Vito Perrone, a retired HGSE faculty member with 23 years of experience at the school, passed away on Wednesday, August 24 in Cambridge, Mass.

“Vito leaves a lasting legacy in the field of education,” says Dean Kathleen McCartney. “His outstanding scholarship on testing, equity, and peace education greatly influenced the progressive education movement.  Through his courses on teaching and curriculum, as well as his leadership of the Teacher Education Program and the Teaching, Curriculum, and Learning Environments Program, he inspired a generation of teachers. His students and faculty colleagues remember him as an outstanding educator with a remarkable ability to foster collaboration among students, teachers, and other education stakeholders. Vito’s passionate commitment to the profession of teaching had a profound impact on all who knew him.”

Perrone joined the HGSE faculty in 1988, and served as director of the Teacher Education Program and chair of the Teaching, Curriculum, and Learning Environments Program. In 2001, he was named the Theodore R. Sizer Senior Lecturer on Education at HGSE.

“I think of all the people I’ve known never known anyone more dedicated to helping people become better teachers and helping them to inspire their students to learn then Vito,” says Professor Patricia Albjerg Graham, who was dean when Perrone joined HGSE. “He worked more hours per week than two ordinary people would spend. While at the Ed School running our Teacher Education Program, he worked closely with some of the most troubled high schools in Boston and inspired teachers, schools, and children to all do a better job.”

Perrone began his education career as a teacher in public schools. At the Ed School, he consistently earned praise from his students for his stimulating and well-organized courses. Additionally, Perrone often urged students to collaborate with him and each other.

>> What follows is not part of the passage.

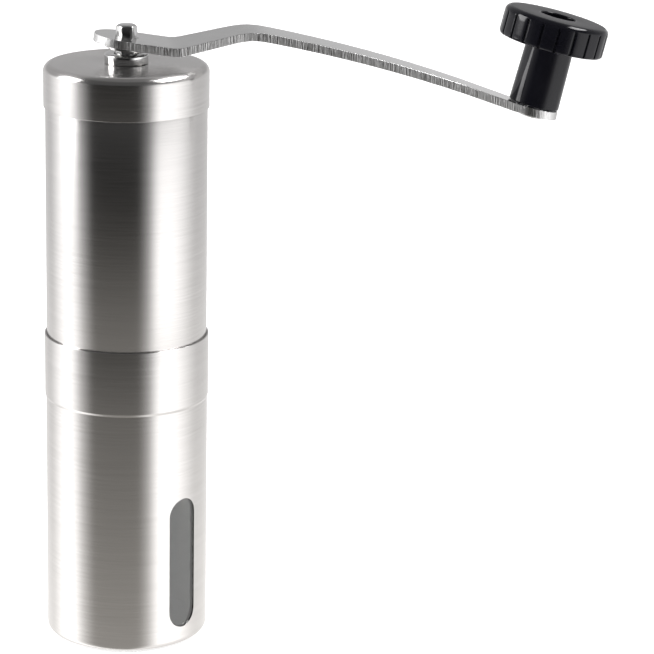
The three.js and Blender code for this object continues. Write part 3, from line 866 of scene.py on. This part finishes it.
def shaft_clip(finish):
    """An open ring that snaps into the shaft's groove."""
    low = bottom("shaft_clip")
    high = top("shaft_clip")
    clip = ring("shaft_clip_ring", 2.85, 5.4, low, high, 0.1, 96)
    mouth = math.tan(math.radians(38)) * 7
    wedge = pushed("mouth", [(0, 0), (7, -mouth), (7, mouth)], "z", low - 1, high + 1)
    settled(combined(clip, wedge, "DIFFERENCE"))
    return fitted(eased(clip, 0.05), "shaft_clip", finish)


def washer(name, node, inner, outer, finish):
    piece = ring(name, inner, outer, bottom(node), top(node), 0.12, 96)
    return fitted(piece, node, finish)


def spring(finish):
    """A round wire wound up in a helix whose ends lie flat."""
    low = bottom("spring")
    high = top("spring")
    wire, coil_r, turns, steps = 0.38, 4.6, 3.5, 30
    count = int(turns * steps)

    def rise(share):
        bounded = min(max((share - 0.06) / 0.88, 0), 1)
        eased_share = bounded * bounded * (3 - 2 * bounded)
        return eased_share * 0.35 + share * 0.65

    lift = (high - low - 2 * wire) * MM
    bpy.ops.object.select_all(action="DESELECT")
    bpy.ops.mesh.primitive_circle_add(
        vertices=14, radius=wire * MM, fill_type="NGON",
        location=(coil_r * MM, 0, (low + wire) * MM), rotation=(math.radians(90), 0, 0))
    piece = bpy.context.object
    piece.name = "burr_spring"
    bpy.ops.object.mode_set(mode="EDIT")
    for step in range(count):
        climb = lift * (rise((step + 1) / count) - rise(step / count))
        bpy.ops.mesh.extrude_region_move(TRANSFORM_OT_translate={"value": (0, 0, climb)})
        bpy.ops.transform.rotate(
            value=-2 * math.pi / steps, orient_axis="Z", center_override=(0, 0, 0))
    tidied()
    settled(piece)
    fitted(piece, "spring", finish)
    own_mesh(piece)
    return piece


# ---- Turning burr and adjuster ---------------------------------------------------------------
def inner_burr(finish):
    """The turning burr: a cone cut with slanted teeth that deepen towards the top."""
    low = bottom("inner_burr")
    high = top("inner_burr")
    bore = CORE_R + 0.1
    tooth_cut, twist = 0.085, 0.03
    cone = [(15, low), (14.9, 69), (13.6, 72.5), (12.2, 76), (10.4, 79), (8.6, high)]
    points = [(bore, (low + high) / 2), (bore, low)]
    for (r0, z0), (r1, z1) in zip(cone, cone[1:]):
        points += [(r0 + (r1 - r0) * t / 4, z0 + (z1 - z0) * t / 4) for t in range(4)]
    points += [cone[-1], (bore, high), (bore, (low + high) / 2)]
    body = turned("inner_burr_ceramic", points, 360, 3)
    toothed(body, lambda r: r > bore + 0.4, [step / 5 for step in range(1, 6)],
            lambda share: 1 - tooth_cut * share)
    twisted(body, low, high, twist, bore + 0.3)
    settled(body, smooth=25)
    return fitted(body, "inner_burr", finish)


def burr_core(finish):
    """The heart of the turning burr, with a six-sided bore that slides on the shaft."""
    low = bottom("burr_core")
    high = top("burr_core")
    plate_r, plate_high = 12.5, 66.9
    body = turned("burr_core_moulding", [
        (0, low), (plate_r, low, 0.3), (plate_r, plate_high, 0.1),
        (CORE_R, plate_high), (CORE_R, high, 1.2), (0, high),
    ], ROUND, 4)
    combined(body, prism("bore", HEX_R + 0.18, low - 1, high + 1), "DIFFERENCE")
    settled(body)
    return fitted(body, "burr_core", finish)


def adjuster_nut(finish):
    """A dial with ten finger lobes under a thin flange."""
    low = bottom("adjuster_nut")
    high = top("adjuster_nut")
    bore, dial_r, flange_r = 4.1, 9.2, 10.2
    steps, lobes, lobe_depth = 240, 10, 0.9
    body = turned("adjuster_dial", [
        (bore, (low + high) / 2), (bore, low, 0.2),
        (dial_r, low, 0.6), (dial_r, low + 2), (dial_r, low + 4), (dial_r, high - 1.5, 0.15),
        (flange_r, high - 1, 0.2), (flange_r, high, 0.2), (bore, high, 0.2),
        (bore, (low + high) / 2),
    ], steps, 4)
    sides = Rows(6.8, dial_r, low - 0.1, high - 1.45)
    fluted(body, lobes, math.pi / lobes,
           lambda share: lobe_depth * (0.5 + 0.5 * math.cos(math.pi * share)), sides)
    settled(body, smooth=30)
    return fitted(body, "adjuster_nut", finish)


def adjuster_insert(finish):
    low = bottom("adjuster_insert")
    high = top("adjuster_insert")
    body = ring("adjuster_brass", 2.6, 4, low, high, 0.2, 96)
    return fitted(body, "adjuster_insert", finish)


# ---- Crank, in its own place: the middle of the plate on the shaft ------------------------------
DROOP = math.radians(8.5)
HUB_TOP = 180.05
HUB_MIDDLE = HUB_TOP - PLATE / 2 / math.cos(DROOP)
CRANK_PLACE = Matrix.Translation((0, 0, HUB_MIDDLE * MM)) @ Matrix.Rotation(DROOP, 4, "Y")
HUB_EYE_R = 9.5
BEND_WIDE, BEND_WIDE_AT = 9.3, 14.5
BEND_SLIM, BEND_SLIM_AT = 7.1, 36
END_SLIM = 5.5
KNOB_REACH = 123.6
KNOB_EYE_R = 7.5
HUB_END, FIRST_BEND = 11.4, 6.3
SECOND_START, SECOND_BEND = 29.6, 12.7
EYE_START, EYE_BEND = 115.5, 4
RISE = DROOP + 0.2157
FALL = DROOP - 0.2034
SAG_RATE = -0.00222
EYE_SLOPE = DROOP - 0.24


def smoothstep(value, low, high):
    share = min(max((value - low) / (high - low), 0), 1)
    return share * share * (3 - 2 * share)


def mixed(first, second, share):
    return first + (second - first) * share


def plate_slope(s):
    """Slope of the plate at a distance along it from the shaft."""
    rising = RISE * smoothstep(s, HUB_END, HUB_END + FIRST_BEND)
    falling = (FALL - RISE) * smoothstep(s, SECOND_START, SECOND_START + SECOND_BEND)
    sag_start = SECOND_START + SECOND_BEND
    sag = SAG_RATE * (min(max(s, sag_start), EYE_START) - sag_start)
    eye_turn = EYE_SLOPE - FALL - SAG_RATE * (EYE_START - sag_start)
    return rising + falling + sag + eye_turn * smoothstep(s, EYE_START, EYE_START + EYE_BEND)


def plate_at(s):
    """Place on the plate's middle line and its slope there."""
    count = 200
    x = z = 0.0
    for step in range(count):
        slope = plate_slope((step + 0.5) * s / count)
        x += s / count * math.cos(slope)
        z += s / count * math.sin(slope)
    return x, z, plate_slope(s)


def half_width(s):
    """Half the plate's width between its two round ends."""
    if s < BEND_WIDE_AT:
        return mixed(HUB_EYE_R, BEND_WIDE, s / BEND_WIDE_AT)
    if s < BEND_SLIM_AT:
        return mixed(BEND_WIDE, BEND_SLIM, (s - BEND_WIDE_AT) / (BEND_SLIM_AT - BEND_WIDE_AT))
    along = (s - BEND_SLIM_AT) / (EYE_START + EYE_BEND - BEND_SLIM_AT)
    return mixed(BEND_SLIM, END_SLIM, min(along, 1))


def crank_arm(finish):
    """A strip bent to its side outline, cut to its plan outline, with a six-sided socket."""
    bends = [(HUB_END, FIRST_BEND, 10), (SECOND_START, SECOND_BEND, 16), (EYE_START, EYE_BEND, 8)]
    stations = [-HUB_EYE_R - 2]
    for start, length, count in bends:
        stations += [start + length * step / count for step in range(count + 1)]
        if start == SECOND_START:
            stations += [start + length + 7.35 * step for step in range(1, 9)]
    stations.append(KNOB_REACH + KNOB_EYE_R + 2)
    upper, lower = [], []
    for s in stations:
        x, z, slope = plate_at(s)
        rise = Vector((-math.sin(slope), math.cos(slope))) * PLATE / 2
        upper.append((x + rise.x, z + rise.y))
        lower.append((x - rise.x, z - rise.y))
    strip = pushed("steel_crank", upper + lower[::-1], "y", -14, 14)

    join = KNOB_REACH - math.sqrt(KNOB_EYE_R ** 2 - END_SLIM ** 2)
    sides = [mixed(0, join, step / 48) for step in range(49)]
    edge = [(plate_at(s)[0], half_width(s)) for s in sides]
    hub = [math.pi / 2 + math.pi * step / 40 for step in range(1, 40)]
    eye_x, eye_z, eye_slope = plate_at(KNOB_REACH)
    open_to = math.pi - math.asin(END_SLIM / KNOB_EYE_R)
    eye = [mixed(-open_to, open_to, step / 48) for step in range(1, 48)]
    plan = [(HUB_EYE_R * math.cos(angle), HUB_EYE_R * math.sin(angle)) for angle in hub]
    plan += [(x, -half) for x, half in edge]
    plan += [
        (eye_x + KNOB_EYE_R * math.cos(angle) * math.cos(eye_slope), KNOB_EYE_R * math.sin(angle))
        for angle in eye
    ]
    plan += [(x, half) for x, half in edge[::-1]]
    blank = pushed("plan", plan, "z", -40, 40)
    combined(strip, blank, "INTERSECT")
    combined(strip, prism("socket", HEX_R + 0.42, -4, 4), "DIFFERENCE")
    hole = prism("hole", RIVET_R + 0.15, -4, 4, 48)
    eye_place = Matrix.Translation((eye_x * MM, 0, eye_z * MM))
    settled(hole, eye_place @ Matrix.Rotation(-eye_slope, 4, "Y"))
    combined(strip, hole, "DIFFERENCE")
    eased(strip, 0.3, 40, 3)
    settled(strip, CRANK_PLACE, 50)
    return fitted(strip, "crank_arm", finish)


def crank_boss(finish):
    high = -PLATE / 2 - REST
    boss = ring("crank_collar", 4.1, 5.7, high - 1, high, 0.2)
    settled(boss, CRANK_PLACE)
    return fitted(boss, "crank_boss", finish)


# ---- Knob, in its own place: the foot of its stem ---------------------------------------------
KNOB_AXIS = Vector(JOINTS["knob_spin"]["axis"])
KNOB_PLACE = (Matrix.Translation(JOINTS["knob_spin"]["pos_m"])
              @ Matrix.Rotation(math.atan2(KNOB_AXIS.x, KNOB_AXIS.z), 4, "Y"))


def knob(finish):
    """A round stem under a grip whose rim is cut by narrow grooves into slightly crowned pads."""
    high = STEM_HEIGHT + GRIP_HEIGHT
    foot_r = WASHER_R + REST
    stem_foot, stem_top = 7.45, 7.1
    rim_low = STEM_HEIGHT + 1
    rim_high = high - GRIP_BEVEL
    rows = [(GRIP_R, mixed(rim_low, rim_high, step / 6)) for step in range(7)]
    body = turned("black_knob", [
        (foot_r, 0.4), (foot_r, 0, 0.1), (stem_foot, 0, 0.4), (stem_top, STEM_HEIGHT, 0.6),
        (GRIP_R, STEM_HEIGHT, 0.95), *rows[1:-1], (GRIP_R, high, GRIP_BEVEL - 0.05),
        (RECESS_R, high, 0.35), (RECESS_R, high - RECESS_DEPTH, 0.3),
        (RIVET_R + 0.15, high - RECESS_DEPTH), (RIVET_R + 0.15, 0.8), (foot_r, 0.8), (foot_r, 0.4),
    ], 480, 8)
    groove = 0.14

    def depth(share):
        crown = 0.1 * (1 - share) ** 2
        cut = 0.55 * (1 - smoothstep(share, groove * 0.55, groove * 1.35))
        return crown + cut

    facing = -math.pi / 2 - math.pi / GRIP_GROOVES
    rim = Rows(GRIP_R - 0.3, GRIP_R, STEM_HEIGHT + 0.25, rim_high + 0.35)
    fluted(body, GRIP_GROOVES, facing, depth, rim)
    settled(body, KNOB_PLACE, 40)
    return fitted(body, "knob", finish)


def knob_rivet(finish):
    """A domed head in the knob's recess, a shank, and a peened end under the plate."""
    seat = STEM_HEIGHT + GRIP_HEIGHT - RECESS_DEPTH + REST
    under = -PLATE - 2 * REST
    head_r, foot_r = 4.6, 3.6
    dome = [(head_r * math.cos(a), seat + 0.5 + 1.7 * math.sin(a))
            for a in (math.radians(step * 9) for step in range(11))]
    body = turned("knob_axle", [
        (0, under - 0.7), (foot_r, under - 0.7, 0.45), (foot_r, under, 0.12),
        (RIVET_R, under), (RIVET_R, seat), (head_r, seat, 0.1), *dome[:-1], (0, dome[-1][1]),
    ], 96, 4)
    settled(body, KNOB_PLACE)
    return fitted(body, "knob_rivet", finish)


def knob_washer(finish):
    body = ring("knob_foot_washer", RIVET_R + 0.15, WASHER_R, 0, 0.5, 0.12, 96)
    settled(body, KNOB_PLACE)
    return fitted(body, "knob_washer", finish)


# ---- Assembly --------------------------------------------------------------------------------
camera()
studio_light()
floor()

steel = brushed_steel()
bright = polished_steel()
wire_steel = spring_steel()
bearing_brass = brass()
black = black_plastic()
fired = ceramic()

container_shell(steel)
window_pane(clear_plastic())
hopper_tube(steel)
burr_carrier(black)
bushing("lower_bearing", "lower_bushing", bearing_brass)
upper_bridge(black)
bushing("upper_bearing", "upper_bushing", bearing_brass)
outer_burr(fired)
burr_retainer(black)
lid(steel)
lid_bushing(bright)
drive_shaft(bright)
shaft_clip(wire_steel)
washer("thrust_washer_disc", "thrust_washer", SHAFT_R + 0.15, 6, wire_steel)
washer("spring_washer_disc", "spring_washer", HEX_R + 0.2, 5.8, wire_steel)
spring(wire_steel)
inner_burr(fired)
burr_core(black)
adjuster_nut(black)
adjuster_insert(bearing_brass)
crank_arm(bright)
crank_boss(bright)
knob(knob_plastic())
knob_rivet(bright)
knob_washer(wire_steel)

bpy.context.scene.view_settings.view_transform = "Standard"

“Vito taught the way he wrote and the way he was,” says Boston Arts Academy Headmaster Linda Nathan, Ed.D.’95, a former student of Perrone’s. “You didn’t just talk about it or research it, you did it.”

Nathan says that Perrone encouraged “hands-on” learning requiring students to work in schools.  “He respected teachers more than anyone I met,” she says.  (Nathan wrote a tribute to Perrone on the Coalition of Essential Schools.)

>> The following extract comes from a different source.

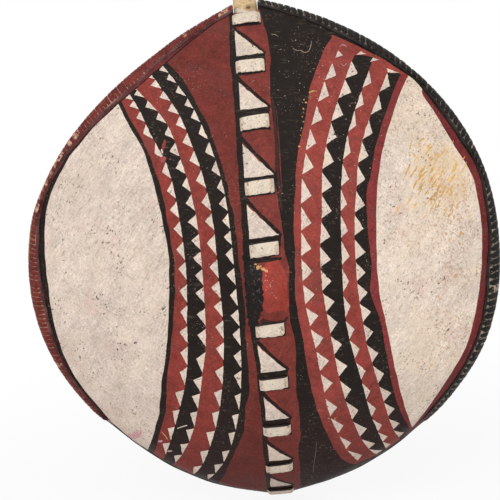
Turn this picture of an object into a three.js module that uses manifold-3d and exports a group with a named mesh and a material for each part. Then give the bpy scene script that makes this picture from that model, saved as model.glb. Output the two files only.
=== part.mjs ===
// A round-shouldered hide shield laced to a bowed wooden stave.
// Millimetres, +Z up along the stave, the painted face looks towards -Y.
// The origin is the middle of the hand grip on the stave.

import * as THREE from 'three';
import { mergeVertices } from 'three/addons/utils/BufferGeometryUtils.js';
import Module from 'manifold-3d';

const wasm = await Module();
wasm.setup();

// Driving dimensions of the hide
const hideThickness = 5;
const halfWidth = 306;
const halfLength = 412;
const spineRadius = 500;
const endRadius = 245;
const endBendStart = 276;
const crossRadius = 570;
const bossHeight = 22;
const bossHalfWidth = 34;
const bossHalfLength = 42;
const rollDepth = 19;
const rollWidth = 32;
const rollStart = 90;
const rollFull = 260;

// Driving dimensions of the stave and its grip
const staveWidth = 32;
const staveThickness = 14;
const staveChamfer = 3;
const staveTipReach = 30;
const staveFootStop = 36;
const gripBow = 12;
const gripNarrowing = 4;
const wrapThickness = 2.5;

// Driving dimensions of the rawhide lashings
const lashingWidth = 19;
const lashingThickness = 2.2;
const firstLashing = 52.5;
const lashingEndStop = 45.5;
const lashingsPerSide = 5;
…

Perrone was a great advocate of writing books, Nathan says, urging all of his students to tell their stories to the world. A well-known author in his own right, Perrone wrote many education books such as A Letter to Teachers: Reflections on Schooling and the Art of Teaching, Lessons for New Teachers, and the 101 Conversations to Have series.  Some of Perrone’s writing will be read at a memorial on December 3 at the Boston Arts Academy.

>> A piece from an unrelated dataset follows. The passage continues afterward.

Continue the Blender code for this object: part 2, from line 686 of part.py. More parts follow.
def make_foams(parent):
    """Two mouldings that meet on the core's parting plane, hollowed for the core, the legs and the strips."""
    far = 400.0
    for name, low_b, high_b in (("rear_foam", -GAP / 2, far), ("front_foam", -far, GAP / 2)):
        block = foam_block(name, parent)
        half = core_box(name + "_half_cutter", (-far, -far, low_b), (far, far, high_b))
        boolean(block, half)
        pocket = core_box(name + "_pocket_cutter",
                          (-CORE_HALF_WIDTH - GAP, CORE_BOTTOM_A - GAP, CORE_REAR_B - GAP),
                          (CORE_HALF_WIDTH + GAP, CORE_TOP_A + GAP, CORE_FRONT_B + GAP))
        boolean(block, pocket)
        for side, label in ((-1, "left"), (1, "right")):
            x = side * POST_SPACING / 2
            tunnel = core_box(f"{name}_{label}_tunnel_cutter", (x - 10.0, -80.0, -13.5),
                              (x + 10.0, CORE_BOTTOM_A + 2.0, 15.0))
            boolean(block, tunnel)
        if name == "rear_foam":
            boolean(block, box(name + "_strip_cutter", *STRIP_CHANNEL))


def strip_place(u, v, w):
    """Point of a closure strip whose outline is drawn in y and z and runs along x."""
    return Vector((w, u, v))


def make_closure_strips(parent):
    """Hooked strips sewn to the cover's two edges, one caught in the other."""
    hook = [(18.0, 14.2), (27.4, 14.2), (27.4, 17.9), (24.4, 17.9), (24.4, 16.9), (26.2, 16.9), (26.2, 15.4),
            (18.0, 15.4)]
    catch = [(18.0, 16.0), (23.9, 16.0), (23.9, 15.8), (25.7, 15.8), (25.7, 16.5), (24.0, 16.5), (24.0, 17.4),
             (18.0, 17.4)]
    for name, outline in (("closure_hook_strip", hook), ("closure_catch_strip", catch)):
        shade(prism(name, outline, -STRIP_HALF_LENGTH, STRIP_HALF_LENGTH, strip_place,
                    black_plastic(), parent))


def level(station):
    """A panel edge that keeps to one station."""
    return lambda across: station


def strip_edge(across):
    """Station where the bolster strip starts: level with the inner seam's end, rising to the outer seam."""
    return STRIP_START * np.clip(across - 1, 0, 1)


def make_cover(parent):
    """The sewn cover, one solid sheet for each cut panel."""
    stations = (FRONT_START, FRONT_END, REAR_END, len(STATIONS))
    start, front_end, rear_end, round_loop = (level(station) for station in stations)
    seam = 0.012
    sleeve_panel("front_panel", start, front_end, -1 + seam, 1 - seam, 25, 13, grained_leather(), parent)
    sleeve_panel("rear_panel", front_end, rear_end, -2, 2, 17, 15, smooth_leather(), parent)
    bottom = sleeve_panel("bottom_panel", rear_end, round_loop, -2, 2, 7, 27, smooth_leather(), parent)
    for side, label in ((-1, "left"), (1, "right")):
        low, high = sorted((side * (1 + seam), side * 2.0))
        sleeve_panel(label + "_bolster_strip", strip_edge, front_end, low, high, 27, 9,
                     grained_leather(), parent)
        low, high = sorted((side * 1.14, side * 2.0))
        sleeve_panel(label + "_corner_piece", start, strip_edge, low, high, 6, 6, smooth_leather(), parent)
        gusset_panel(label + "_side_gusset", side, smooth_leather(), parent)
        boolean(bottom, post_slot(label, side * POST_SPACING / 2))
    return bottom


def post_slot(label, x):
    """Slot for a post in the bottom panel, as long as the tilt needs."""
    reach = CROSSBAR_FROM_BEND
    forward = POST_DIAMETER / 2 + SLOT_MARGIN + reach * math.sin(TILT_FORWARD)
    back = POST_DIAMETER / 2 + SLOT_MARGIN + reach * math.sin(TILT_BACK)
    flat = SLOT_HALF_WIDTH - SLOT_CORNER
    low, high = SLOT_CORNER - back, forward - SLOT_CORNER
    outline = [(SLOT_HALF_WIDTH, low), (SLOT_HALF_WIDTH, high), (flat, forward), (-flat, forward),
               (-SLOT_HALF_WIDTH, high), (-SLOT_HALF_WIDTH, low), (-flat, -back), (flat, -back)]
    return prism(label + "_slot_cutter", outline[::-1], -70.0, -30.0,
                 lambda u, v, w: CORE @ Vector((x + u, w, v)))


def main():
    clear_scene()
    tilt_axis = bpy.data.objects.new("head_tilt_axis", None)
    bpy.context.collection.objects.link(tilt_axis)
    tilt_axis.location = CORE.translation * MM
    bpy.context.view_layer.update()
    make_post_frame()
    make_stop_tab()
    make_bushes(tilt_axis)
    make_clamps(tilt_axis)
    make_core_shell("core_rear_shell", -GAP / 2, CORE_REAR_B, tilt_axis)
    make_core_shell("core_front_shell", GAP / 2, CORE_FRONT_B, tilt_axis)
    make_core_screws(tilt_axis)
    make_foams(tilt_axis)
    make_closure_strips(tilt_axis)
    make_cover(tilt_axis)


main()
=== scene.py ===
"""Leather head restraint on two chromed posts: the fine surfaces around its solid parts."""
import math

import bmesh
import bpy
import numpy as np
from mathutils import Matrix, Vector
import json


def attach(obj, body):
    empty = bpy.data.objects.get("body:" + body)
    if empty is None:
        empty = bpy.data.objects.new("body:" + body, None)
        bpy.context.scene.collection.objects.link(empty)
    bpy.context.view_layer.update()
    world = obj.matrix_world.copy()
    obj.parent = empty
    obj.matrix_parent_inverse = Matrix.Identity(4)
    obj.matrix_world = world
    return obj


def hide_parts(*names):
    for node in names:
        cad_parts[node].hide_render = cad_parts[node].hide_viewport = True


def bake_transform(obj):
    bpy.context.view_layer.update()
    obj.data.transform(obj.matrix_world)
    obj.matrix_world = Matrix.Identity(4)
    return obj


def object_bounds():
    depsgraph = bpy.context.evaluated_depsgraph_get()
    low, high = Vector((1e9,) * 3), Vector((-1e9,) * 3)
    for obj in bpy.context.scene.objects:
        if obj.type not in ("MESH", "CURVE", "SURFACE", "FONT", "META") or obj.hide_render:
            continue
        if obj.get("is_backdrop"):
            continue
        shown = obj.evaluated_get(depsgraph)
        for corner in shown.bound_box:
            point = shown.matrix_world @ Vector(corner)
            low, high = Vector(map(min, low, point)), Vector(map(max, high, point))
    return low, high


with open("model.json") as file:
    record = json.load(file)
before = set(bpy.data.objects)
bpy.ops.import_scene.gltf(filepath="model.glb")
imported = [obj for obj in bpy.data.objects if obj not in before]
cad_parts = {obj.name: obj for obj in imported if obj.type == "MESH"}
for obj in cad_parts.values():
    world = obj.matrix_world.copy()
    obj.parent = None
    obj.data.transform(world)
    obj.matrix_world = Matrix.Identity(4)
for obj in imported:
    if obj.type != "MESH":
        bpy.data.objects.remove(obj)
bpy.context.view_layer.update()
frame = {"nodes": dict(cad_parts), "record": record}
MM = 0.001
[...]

Prior to his time at HGSE, Perrone was an associate professor at Northern Michigan University where he was associate professor of history and dean of common learning and graduate studies (1962–1968). In 1968, Vito became dean of the New School of Behavioral Studies in Education and four years later dean of the Center for Teaching and Learning at the University of North Dakota. In 1986, he was named vice president of the Carnegie Foundation for the Advancement of Teaching.

“He was a remarkable man with very wonderfully firm, strong ideas and strong principles, and ideas of how to carry those principles,” says Professor Eleanor Duckworth, who notes that you could always count on Perrone’s wisdom. “He was very dependable guy to talk to and, above all, a teacher.”

Deborah Meier, who met Perrone in the study group, said many were enormously influenced by him, especially those like herself who went on to start schools. Meier, who founded the Mission Hill School, says that Perrone had an ability to build bridges between academics, educators, and the public. “He had common touch without condescension,” Meier says.

Perrone received his bachelor’s (1954), master of art (1958), and Ph.D. from Michigan State University. Among one of Perrone’s many legacies is the coordination of the North Dakota Study Group on Evaluation, a national organization of teachers, school administrators, and university scholars, from 1972 to 2000.